- [Supplied material]
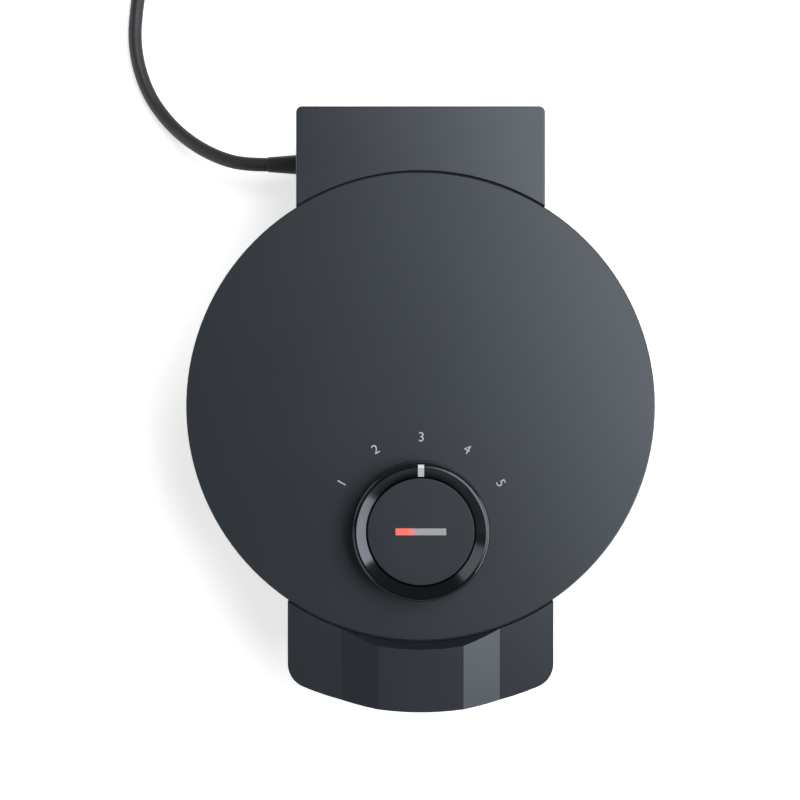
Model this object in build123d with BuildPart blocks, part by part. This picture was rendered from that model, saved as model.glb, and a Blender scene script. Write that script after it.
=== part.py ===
"""Heart waffle iron with a hinged lid, closed and standing on its feet.

Millimetres, +Z up, the handles towards -Y and the hinge towards +Y. The origin is on the table,
under the middle of the iron's own outline. Depths are measured from the plates' axis.
"""

import math
import os

from build123d import *

os.makedirs("parts", exist_ok=True)

# Plan of the iron, measured from the axis of the round plates
disc_radius = 117.5
rear_reach = 150.3
front_reach = 152.2
block_width = 124.8
block_corner = 3.0
handle_width = 133.0
handle_corner = 12.5
drum_inset = 1.2

# Heights
foot_height = 5.0
parting = 45.0
rim_gap = 1.0
lid_top = 84.0
disc_thickness = 2.5

# Moulded walls
wall = 2.5
cover_gap = 0.2
side_draft = 1.4
bottom_ease = 0.6
foot_rounding = 4.0
edge_rounding = 0.8

# Handles
lower_grip_bottom = 22.0
lower_grip_top = 40.0
upper_grip_bottom = 58.0
crown_height = 4.2
crown_half_width = 21.3
ramp_foot = 39.6
disc_seam = 0.7
crown_back_run = 2.8
grip_rounding = 1.5

# Hinge
barrel_radius = 7.3
barrel_gap = 0.6
ear_radius = 7.0
ear_centre = 36.0
ear_width = 12.0
ear_side_gap = 0.4
neck_back = 1.0
rear_step = 8.4
ear_slot_rise = 4.0
ear_slot_over = 1.0
pin_hole_over = 1.0
pin_radius = 2.5
pin_length = 112.0
pin_running_gap = 0.07

# Cooking plates
plate_gap = 0.15
mouth_margin = 11.3
plate_side_gap = 1.0
flange_width = 5.5
rim_width = 5.0
body_step = 3.1
flange_drop = 2.0
flange_thickness = 3.0
divider_depth = 2.2
heart_depth = 7.0
plate_floor = 3.6
heart_count = 5
divider_width = 5.0
lobe_share = 0.239
heart_margin = 1.5
mould_draft = 10.0
bump_pitch = 11.6
bump_size = 7.4
bump_height = 4.1
bump_draft = 15.0
bump_clearance = 1.6
smallest_bump = 16.0
bumps_across = 9

# Seat of a plate in its housing
body_side_gap = 2.1
ledge_thickness = 3.5

# Heating elements and heat shields
element_inset = 31.5
element_tube = 3.3
element_clear = 0.1
element_gap = 23.0
element_rib = 6.0
element_lead_x = 12.0
element_lead_inset = 6.5
element_bend = 9.0
shield_sheet = 0.8
shield_depth = 9.7
shield_wall_gap = 1.0
shield_flange_width = 2.9
plate_screw_inset = 11.5
plate_screw_length = 8.0
plate_hole_over = 1.0
plate_boss_radius = 5.0
lead_hole_radius = 3.2

# Fasteners
screw_radius = 1.5
screw_head_radius = 2.8
screw_head = 1.6
screw_clear = 0.15
boss_radius = 4.0
base_boss_inset = 1.4
liner_boss_radius = 3.2
block_boss_x = 48.0
block_boss_inset = 34.6
cover_hole_depth = 14.0
cover_screw_length = 11.0
liner_hole_depth = 12.0
liner_screw_length = 10.0

# Dial
dial_edge_distance = 55.8
dial_lift = 0.4
dial_outer_radius = 34.8
dial_top_radius = 34.0
dial_height = 15.0
crest_radius = 31.6
bevel_foot_radius = 27.1
bevel_drop = 4.1
dial_bore = 26.9
web_height = 2.0
web_thickness = 2.0
hub_radius = 5.0
hub_running_gap = 0.08
spindle_radius = 3.0
dial_travel = 60.0
post_circle = 14.0
post_radius = 2.5
post_clearance = 0.6
cap_radius = 26.4
cap_height = 11.0
cap_thickness = 3.0
cap_hole_depth = 9.0
cap_screw_length = 9.0
light_length = 25.0
light_width = 3.4
light_proud = 0.05
light_corner = 0.4
board_length = 38.0
board_width = 12.0
board_thickness = 1.2
pointer_width = 3.0
pointer_depth = 0.7
pointer_reach = 33.2
dial_well_radius = 20.0
dial_skirt = 4.0
hub_reach_gap = 0.4
slot_spare_angle = 3.0
cap_edge = 0.5
spindle_depth = 5.0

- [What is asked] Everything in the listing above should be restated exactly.

- [The solution]
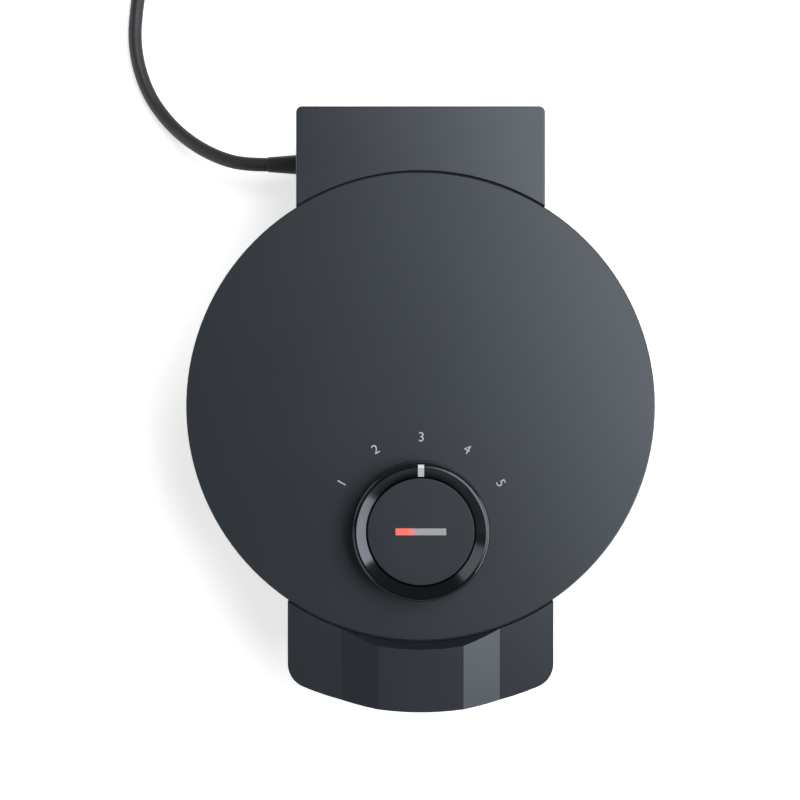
Model this object in build123d with BuildPart blocks, part by part. This picture was rendered from that model, saved as model.glb, and a Blender scene script. Write that script after it.
=== part.py ===
"""Heart waffle iron with a hinged lid, closed and standing on its feet.

Millimetres, +Z up, the handles towards -Y and the hinge towards +Y. The origin is on the table,
under the middle of the iron's own outline. Depths are measured from the plates' axis.
"""

import math
import os

from build123d import *

os.makedirs("parts", exist_ok=True)

# Plan of the iron, measured from the axis of the round plates
disc_radius = 117.5
rear_reach = 150.3
front_reach = 152.2
block_width = 124.8
block_corner = 3.0
handle_width = 133.0
handle_corner = 12.5
drum_inset = 1.2

# Heights
foot_height = 5.0
parting = 45.0
rim_gap = 1.0
lid_top = 84.0
disc_thickness = 2.5

# Moulded walls
wall = 2.5
cover_gap = 0.2
side_draft = 1.4
bottom_ease = 0.6
foot_rounding = 4.0
edge_rounding = 0.8

# Handles
lower_grip_bottom = 22.0
lower_grip_top = 40.0
upper_grip_bottom = 58.0
crown_height = 4.2
crown_half_width = 21.3
ramp_foot = 39.6
disc_seam = 0.7
crown_back_run = 2.8
grip_rounding = 1.5

# Hinge
barrel_radius = 7.3
barrel_gap = 0.6
ear_radius = 7.0
ear_centre = 36.0
ear_width = 12.0
ear_side_gap = 0.4
neck_back = 1.0
rear_step = 8.4
ear_slot_rise = 4.0
ear_slot_over = 1.0
pin_hole_over = 1.0
pin_radius = 2.5
pin_length = 112.0
pin_running_gap = 0.07

# Cooking plates
plate_gap = 0.15
mouth_margin = 11.3
plate_side_gap = 1.0
flange_width = 5.5
rim_width = 5.0
body_step = 3.1
flange_drop = 2.0
flange_thickness = 3.0
divider_depth = 2.2
heart_depth = 7.0
plate_floor = 3.6
heart_count = 5
divider_width = 5.0
lobe_share = 0.239
heart_margin = 1.5
mould_draft = 10.0
bump_pitch = 11.6
bump_size = 7.4
bump_height = 4.1
bump_draft = 15.0
bump_clearance = 1.6
smallest_bump = 16.0
bumps_across = 9

# Seat of a plate in its housing
body_side_gap = 2.1
ledge_thickness = 3.5

# Heating elements and heat shields
element_inset = 31.5
element_tube = 3.3
element_clear = 0.1
element_gap = 23.0
element_rib = 6.0
element_lead_x = 12.0
element_lead_inset = 6.5
element_bend = 9.0
shield_sheet = 0.8
shield_depth = 9.7
shield_wall_gap = 1.0
shield_flange_width = 2.9
plate_screw_inset = 11.5
plate_screw_length = 8.0
plate_hole_over = 1.0
plate_boss_radius = 5.0
lead_hole_radius = 3.2

# Fasteners
screw_radius = 1.5
screw_head_radius = 2.8
screw_head = 1.6
screw_clear = 0.15
boss_radius = 4.0
base_boss_inset = 1.4
liner_boss_radius = 3.2
block_boss_x = 48.0
block_boss_inset = 34.6
cover_hole_depth = 14.0
cover_screw_length = 11.0
liner_hole_depth = 12.0
liner_screw_length = 10.0

# Dial
dial_edge_distance = 55.8
dial_lift = 0.4
dial_outer_radius = 34.8
dial_top_radius = 34.0
dial_height = 15.0
crest_radius = 31.6
bevel_foot_radius = 27.1
bevel_drop = 4.1
dial_bore = 26.9
web_height = 2.0
web_thickness = 2.0
hub_radius = 5.0
hub_running_gap = 0.08
spindle_radius = 3.0
dial_travel = 60.0
post_circle = 14.0
post_radius = 2.5
post_clearance = 0.6
cap_radius = 26.4
cap_height = 11.0
cap_thickness = 3.0
cap_hole_depth = 9.0
cap_screw_length = 9.0
light_length = 25.0
light_width = 3.4
light_proud = 0.05
light_corner = 0.4
board_length = 38.0
board_width = 12.0
board_thickness = 1.2
pointer_width = 3.0
pointer_depth = 0.7
pointer_reach = 33.2
dial_well_radius = 20.0
dial_skirt = 4.0
hub_reach_gap = 0.4
slot_spare_angle = 3.0
cap_edge = 0.5
spindle_depth = 5.0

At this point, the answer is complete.